Where a line contains the word "None", copy that line in full.

+++ Task material +++

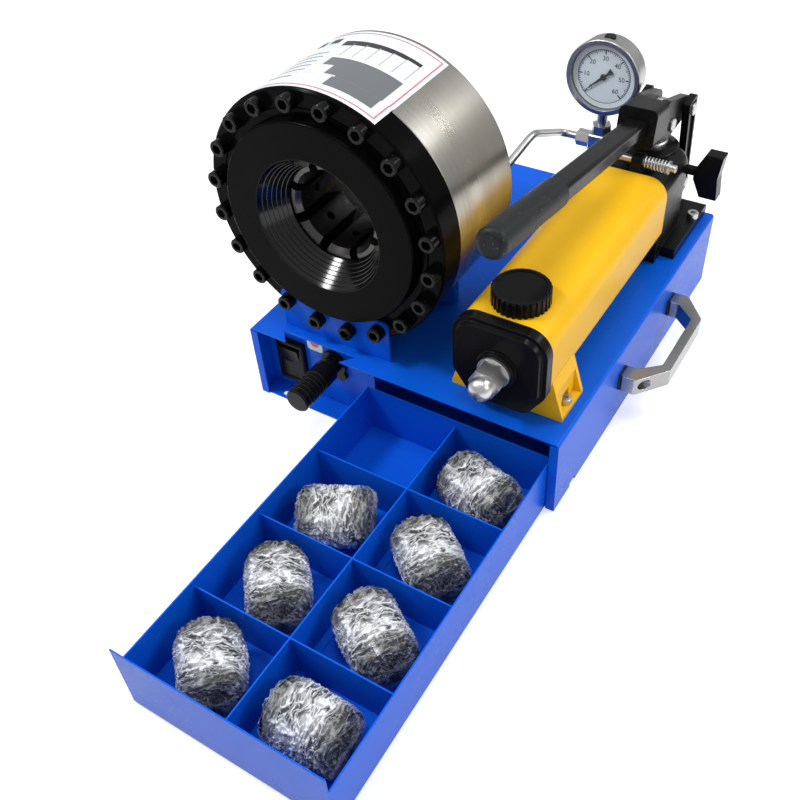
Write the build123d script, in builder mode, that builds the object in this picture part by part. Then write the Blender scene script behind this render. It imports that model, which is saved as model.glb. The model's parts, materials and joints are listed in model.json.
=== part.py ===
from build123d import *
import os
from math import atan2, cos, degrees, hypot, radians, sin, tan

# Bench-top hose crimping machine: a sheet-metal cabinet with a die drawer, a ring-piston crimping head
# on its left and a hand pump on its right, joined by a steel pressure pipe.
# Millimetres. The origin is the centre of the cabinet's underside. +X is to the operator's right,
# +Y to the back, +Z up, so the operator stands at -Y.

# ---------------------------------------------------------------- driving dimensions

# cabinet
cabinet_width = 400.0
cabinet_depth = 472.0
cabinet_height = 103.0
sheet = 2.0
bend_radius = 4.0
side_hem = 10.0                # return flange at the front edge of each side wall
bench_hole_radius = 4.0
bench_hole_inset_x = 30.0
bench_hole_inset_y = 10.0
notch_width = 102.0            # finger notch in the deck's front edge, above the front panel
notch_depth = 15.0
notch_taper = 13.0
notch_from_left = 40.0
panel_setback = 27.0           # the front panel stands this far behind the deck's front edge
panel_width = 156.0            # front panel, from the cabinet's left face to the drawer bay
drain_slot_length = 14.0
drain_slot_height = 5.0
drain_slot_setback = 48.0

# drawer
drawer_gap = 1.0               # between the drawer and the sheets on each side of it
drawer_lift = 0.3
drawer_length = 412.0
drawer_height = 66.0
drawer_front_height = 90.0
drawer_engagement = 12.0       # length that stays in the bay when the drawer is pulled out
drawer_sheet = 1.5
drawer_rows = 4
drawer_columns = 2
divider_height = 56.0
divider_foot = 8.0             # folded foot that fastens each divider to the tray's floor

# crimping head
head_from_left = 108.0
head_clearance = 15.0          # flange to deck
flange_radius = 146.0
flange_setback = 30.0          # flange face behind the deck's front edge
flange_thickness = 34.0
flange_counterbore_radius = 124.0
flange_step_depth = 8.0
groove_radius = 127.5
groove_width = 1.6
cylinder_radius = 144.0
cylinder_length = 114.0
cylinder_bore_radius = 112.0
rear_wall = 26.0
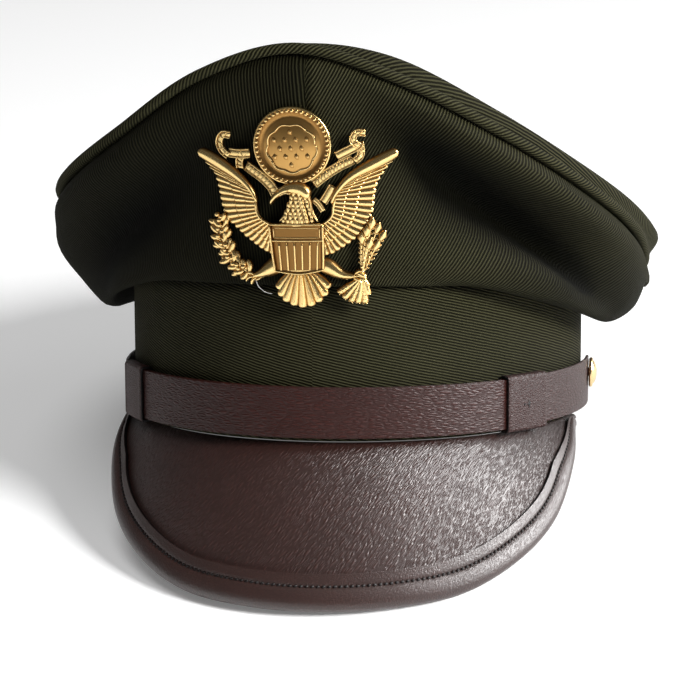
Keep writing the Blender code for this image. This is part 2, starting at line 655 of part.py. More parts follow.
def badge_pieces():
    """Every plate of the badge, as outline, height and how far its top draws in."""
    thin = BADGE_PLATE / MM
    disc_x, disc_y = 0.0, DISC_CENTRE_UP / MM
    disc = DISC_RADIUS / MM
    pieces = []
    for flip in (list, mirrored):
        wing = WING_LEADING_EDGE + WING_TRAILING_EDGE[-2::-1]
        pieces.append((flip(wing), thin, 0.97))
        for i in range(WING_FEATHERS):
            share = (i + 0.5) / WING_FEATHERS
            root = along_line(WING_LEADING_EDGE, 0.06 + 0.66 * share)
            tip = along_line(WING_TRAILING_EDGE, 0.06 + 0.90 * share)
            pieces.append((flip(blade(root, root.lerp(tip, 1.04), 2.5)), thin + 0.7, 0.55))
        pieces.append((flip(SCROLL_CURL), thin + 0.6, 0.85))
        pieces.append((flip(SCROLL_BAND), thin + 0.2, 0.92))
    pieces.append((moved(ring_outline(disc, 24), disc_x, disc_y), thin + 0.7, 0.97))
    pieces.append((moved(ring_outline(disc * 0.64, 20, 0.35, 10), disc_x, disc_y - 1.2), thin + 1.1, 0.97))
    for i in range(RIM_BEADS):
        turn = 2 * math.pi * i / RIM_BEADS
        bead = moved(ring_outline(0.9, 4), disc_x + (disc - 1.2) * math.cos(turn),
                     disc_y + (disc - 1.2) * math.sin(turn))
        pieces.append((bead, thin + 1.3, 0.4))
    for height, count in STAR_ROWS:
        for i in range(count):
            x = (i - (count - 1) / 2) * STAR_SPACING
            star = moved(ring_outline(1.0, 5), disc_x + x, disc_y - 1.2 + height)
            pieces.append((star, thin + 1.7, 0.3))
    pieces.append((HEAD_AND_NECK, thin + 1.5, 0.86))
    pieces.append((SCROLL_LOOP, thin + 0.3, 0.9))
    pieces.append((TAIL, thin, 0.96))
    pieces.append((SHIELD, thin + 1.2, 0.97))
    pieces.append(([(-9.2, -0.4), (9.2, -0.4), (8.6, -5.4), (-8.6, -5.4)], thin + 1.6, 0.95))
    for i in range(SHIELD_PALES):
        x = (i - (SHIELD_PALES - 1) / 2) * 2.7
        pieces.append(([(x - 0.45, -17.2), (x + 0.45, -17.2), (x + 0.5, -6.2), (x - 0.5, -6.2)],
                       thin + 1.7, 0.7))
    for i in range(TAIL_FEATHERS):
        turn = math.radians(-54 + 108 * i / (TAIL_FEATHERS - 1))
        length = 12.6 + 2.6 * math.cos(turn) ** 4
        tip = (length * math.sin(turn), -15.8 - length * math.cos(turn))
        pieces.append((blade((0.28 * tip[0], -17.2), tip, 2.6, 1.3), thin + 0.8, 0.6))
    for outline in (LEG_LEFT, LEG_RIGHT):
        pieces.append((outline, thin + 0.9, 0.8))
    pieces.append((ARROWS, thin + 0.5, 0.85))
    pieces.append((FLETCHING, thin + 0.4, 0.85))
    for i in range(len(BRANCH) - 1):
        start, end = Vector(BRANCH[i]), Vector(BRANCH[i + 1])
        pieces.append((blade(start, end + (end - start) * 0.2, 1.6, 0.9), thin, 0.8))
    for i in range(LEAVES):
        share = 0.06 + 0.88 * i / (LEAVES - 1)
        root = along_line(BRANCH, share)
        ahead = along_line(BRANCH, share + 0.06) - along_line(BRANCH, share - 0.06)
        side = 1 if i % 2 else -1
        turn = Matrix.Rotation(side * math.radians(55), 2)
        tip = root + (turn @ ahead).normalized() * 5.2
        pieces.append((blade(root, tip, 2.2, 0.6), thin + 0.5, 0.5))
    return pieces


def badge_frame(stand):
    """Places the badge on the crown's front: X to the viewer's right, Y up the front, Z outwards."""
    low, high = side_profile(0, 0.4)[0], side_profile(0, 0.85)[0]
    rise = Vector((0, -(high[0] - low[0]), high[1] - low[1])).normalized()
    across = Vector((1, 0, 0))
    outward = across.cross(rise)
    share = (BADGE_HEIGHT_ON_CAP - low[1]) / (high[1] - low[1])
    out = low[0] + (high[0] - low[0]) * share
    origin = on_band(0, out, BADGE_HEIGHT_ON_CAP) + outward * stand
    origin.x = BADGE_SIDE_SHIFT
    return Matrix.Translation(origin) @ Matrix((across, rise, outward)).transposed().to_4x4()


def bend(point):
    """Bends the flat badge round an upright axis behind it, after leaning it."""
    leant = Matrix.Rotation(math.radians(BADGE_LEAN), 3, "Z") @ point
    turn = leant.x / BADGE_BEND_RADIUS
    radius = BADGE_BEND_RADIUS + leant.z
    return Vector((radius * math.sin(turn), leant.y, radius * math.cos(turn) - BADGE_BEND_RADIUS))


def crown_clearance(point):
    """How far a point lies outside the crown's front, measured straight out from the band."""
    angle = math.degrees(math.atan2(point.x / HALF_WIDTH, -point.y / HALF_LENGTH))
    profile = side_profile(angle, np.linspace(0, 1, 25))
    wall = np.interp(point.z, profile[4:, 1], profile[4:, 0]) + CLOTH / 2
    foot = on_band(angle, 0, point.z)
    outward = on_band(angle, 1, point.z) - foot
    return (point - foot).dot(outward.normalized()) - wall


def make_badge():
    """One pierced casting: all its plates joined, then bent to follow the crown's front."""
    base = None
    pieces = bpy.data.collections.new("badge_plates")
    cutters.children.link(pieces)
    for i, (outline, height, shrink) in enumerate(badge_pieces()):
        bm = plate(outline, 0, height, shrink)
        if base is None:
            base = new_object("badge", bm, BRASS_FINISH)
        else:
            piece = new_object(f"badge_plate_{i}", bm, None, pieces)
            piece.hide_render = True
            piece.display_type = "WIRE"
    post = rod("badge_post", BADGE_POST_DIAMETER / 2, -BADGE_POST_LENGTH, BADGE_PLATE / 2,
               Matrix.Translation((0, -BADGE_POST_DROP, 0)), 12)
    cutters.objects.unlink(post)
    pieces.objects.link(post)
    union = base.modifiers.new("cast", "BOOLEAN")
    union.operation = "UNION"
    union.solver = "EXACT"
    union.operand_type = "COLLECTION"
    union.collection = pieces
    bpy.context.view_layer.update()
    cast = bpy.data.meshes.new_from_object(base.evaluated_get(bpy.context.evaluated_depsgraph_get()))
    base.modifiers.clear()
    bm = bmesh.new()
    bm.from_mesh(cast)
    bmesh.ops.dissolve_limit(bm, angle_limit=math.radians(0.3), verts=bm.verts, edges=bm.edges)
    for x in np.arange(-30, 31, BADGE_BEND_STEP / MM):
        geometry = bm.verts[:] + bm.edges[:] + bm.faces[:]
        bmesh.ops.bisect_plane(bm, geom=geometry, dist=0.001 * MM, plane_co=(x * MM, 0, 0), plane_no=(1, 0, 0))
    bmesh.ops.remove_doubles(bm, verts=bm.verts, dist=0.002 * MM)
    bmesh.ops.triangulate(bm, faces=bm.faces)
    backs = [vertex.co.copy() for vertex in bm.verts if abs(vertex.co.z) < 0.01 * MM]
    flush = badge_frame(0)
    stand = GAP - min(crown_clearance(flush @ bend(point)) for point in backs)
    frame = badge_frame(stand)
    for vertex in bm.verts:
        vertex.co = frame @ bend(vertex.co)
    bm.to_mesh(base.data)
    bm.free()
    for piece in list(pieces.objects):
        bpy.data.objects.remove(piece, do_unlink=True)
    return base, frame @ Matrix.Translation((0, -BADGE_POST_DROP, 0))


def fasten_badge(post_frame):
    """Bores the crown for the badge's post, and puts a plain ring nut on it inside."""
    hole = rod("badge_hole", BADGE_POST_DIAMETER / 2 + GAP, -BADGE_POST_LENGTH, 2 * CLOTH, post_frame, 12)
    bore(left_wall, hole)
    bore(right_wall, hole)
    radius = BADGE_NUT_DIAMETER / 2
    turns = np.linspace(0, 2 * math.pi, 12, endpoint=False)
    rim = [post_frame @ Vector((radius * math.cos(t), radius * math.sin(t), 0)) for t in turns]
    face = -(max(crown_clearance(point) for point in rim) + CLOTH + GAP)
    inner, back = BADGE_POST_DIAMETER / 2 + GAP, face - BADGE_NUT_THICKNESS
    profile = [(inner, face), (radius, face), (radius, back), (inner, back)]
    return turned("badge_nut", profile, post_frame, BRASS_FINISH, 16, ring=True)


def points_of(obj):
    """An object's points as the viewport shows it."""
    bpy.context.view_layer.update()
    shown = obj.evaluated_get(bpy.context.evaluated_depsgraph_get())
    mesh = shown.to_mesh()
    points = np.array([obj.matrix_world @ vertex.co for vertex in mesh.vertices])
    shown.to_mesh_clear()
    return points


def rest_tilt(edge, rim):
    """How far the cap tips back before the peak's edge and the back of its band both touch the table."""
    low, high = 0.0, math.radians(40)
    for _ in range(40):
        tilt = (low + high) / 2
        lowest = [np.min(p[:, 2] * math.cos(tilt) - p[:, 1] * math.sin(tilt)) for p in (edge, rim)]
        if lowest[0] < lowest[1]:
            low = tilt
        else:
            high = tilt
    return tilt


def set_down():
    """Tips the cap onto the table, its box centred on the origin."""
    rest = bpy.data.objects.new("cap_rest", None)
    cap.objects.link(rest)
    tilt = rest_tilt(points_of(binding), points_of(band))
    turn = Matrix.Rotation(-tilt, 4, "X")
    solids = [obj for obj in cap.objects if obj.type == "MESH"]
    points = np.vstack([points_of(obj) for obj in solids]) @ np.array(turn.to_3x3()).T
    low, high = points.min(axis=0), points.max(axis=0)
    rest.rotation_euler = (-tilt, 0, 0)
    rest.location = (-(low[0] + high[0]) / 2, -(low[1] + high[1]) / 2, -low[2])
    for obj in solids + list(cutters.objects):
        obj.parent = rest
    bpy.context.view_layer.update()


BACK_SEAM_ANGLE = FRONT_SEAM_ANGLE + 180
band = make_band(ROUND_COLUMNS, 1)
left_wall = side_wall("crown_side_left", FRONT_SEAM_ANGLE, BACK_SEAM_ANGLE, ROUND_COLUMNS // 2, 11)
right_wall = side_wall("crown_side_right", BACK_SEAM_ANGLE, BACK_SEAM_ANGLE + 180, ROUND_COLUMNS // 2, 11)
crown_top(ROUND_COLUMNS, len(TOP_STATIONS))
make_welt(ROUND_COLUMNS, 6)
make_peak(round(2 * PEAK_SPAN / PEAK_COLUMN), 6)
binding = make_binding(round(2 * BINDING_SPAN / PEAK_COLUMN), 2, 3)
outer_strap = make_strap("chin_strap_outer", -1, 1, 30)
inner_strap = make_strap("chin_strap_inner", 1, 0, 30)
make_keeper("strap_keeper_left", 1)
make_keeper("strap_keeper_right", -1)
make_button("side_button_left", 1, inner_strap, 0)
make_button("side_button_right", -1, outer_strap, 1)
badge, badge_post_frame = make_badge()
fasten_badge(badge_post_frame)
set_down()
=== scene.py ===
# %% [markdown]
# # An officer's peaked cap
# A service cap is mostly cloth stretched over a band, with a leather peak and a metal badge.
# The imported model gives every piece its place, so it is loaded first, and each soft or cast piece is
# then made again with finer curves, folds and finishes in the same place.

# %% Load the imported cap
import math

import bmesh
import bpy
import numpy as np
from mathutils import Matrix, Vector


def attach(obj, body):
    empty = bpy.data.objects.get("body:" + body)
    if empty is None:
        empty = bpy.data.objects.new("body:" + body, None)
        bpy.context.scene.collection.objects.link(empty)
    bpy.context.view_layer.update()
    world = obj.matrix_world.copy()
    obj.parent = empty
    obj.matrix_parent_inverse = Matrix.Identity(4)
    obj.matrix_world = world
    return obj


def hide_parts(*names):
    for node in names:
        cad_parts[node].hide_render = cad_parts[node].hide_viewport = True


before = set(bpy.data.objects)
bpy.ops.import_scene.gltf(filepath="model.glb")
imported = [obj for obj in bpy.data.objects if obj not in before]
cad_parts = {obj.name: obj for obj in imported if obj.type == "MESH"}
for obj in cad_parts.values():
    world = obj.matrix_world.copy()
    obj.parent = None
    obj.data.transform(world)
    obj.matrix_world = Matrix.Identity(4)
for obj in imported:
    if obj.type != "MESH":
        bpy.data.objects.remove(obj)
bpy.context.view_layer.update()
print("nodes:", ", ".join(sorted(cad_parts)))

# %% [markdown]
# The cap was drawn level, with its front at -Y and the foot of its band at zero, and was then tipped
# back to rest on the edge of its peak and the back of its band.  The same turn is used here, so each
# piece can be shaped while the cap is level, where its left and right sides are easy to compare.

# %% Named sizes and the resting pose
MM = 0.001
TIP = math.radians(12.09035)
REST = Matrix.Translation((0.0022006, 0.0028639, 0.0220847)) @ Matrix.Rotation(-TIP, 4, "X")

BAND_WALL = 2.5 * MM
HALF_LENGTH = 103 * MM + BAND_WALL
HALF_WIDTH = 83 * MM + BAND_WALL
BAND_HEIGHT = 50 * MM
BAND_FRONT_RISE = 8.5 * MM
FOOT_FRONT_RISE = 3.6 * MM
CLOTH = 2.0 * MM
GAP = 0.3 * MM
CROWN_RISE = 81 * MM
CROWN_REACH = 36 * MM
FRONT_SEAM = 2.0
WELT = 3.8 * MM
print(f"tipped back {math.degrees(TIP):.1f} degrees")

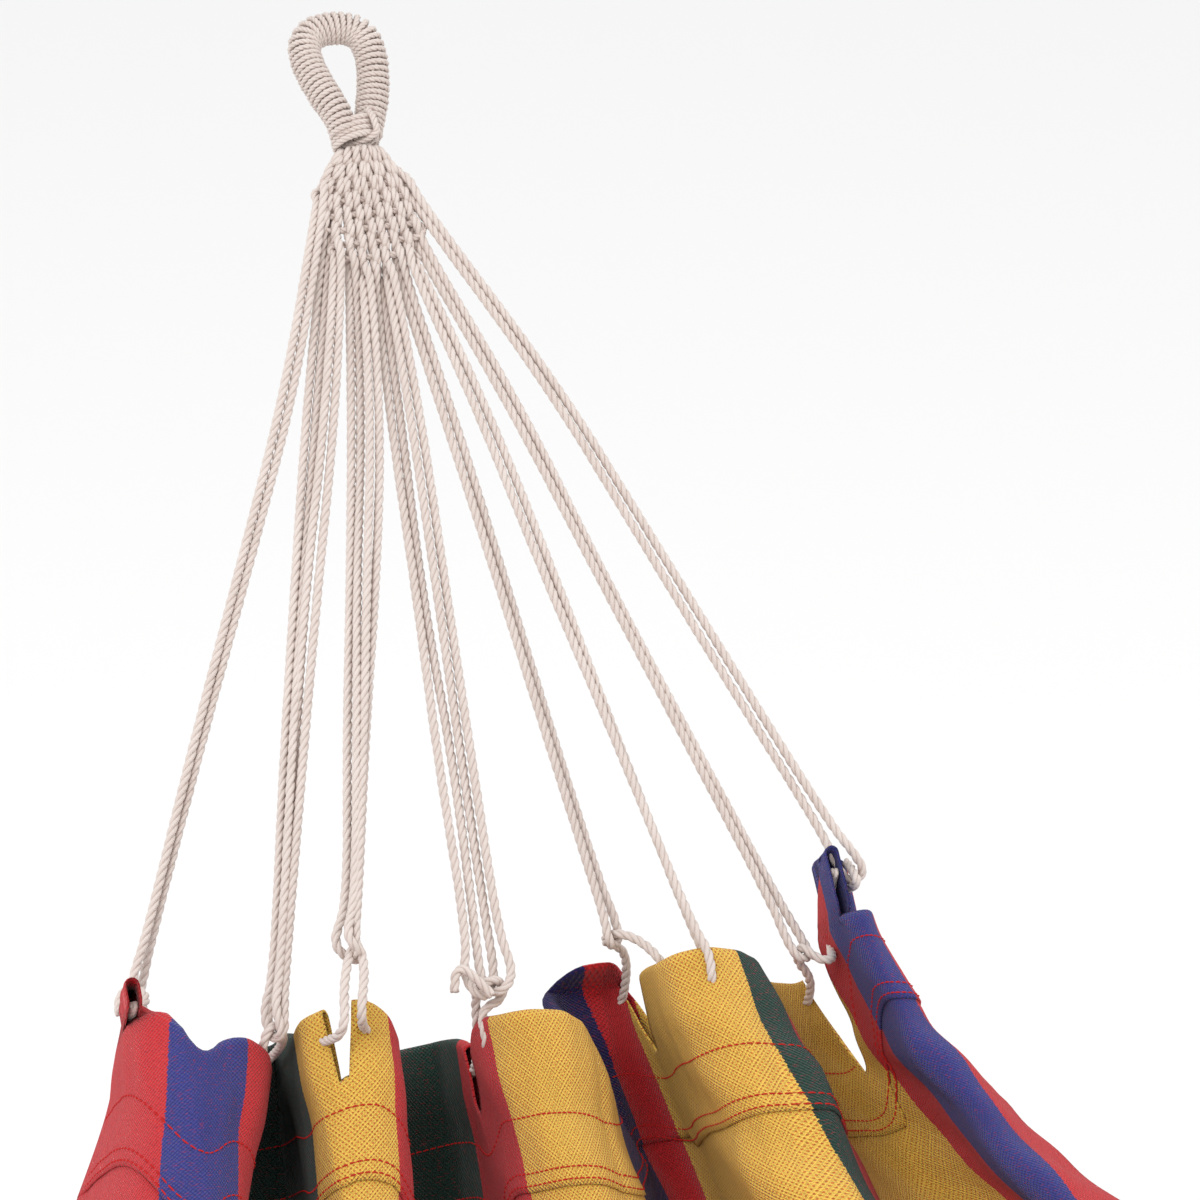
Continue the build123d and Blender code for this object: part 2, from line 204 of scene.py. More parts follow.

+++

> **The solution**
    base = None
        if base is None:
            piece = new_object(f"badge_plate_{i}", bm, None, pieces)
    rest = bpy.data.objects.new("cap_rest", None)
    if empty is None:
        empty = bpy.data.objects.new("body:" + body, None)
    obj.parent = None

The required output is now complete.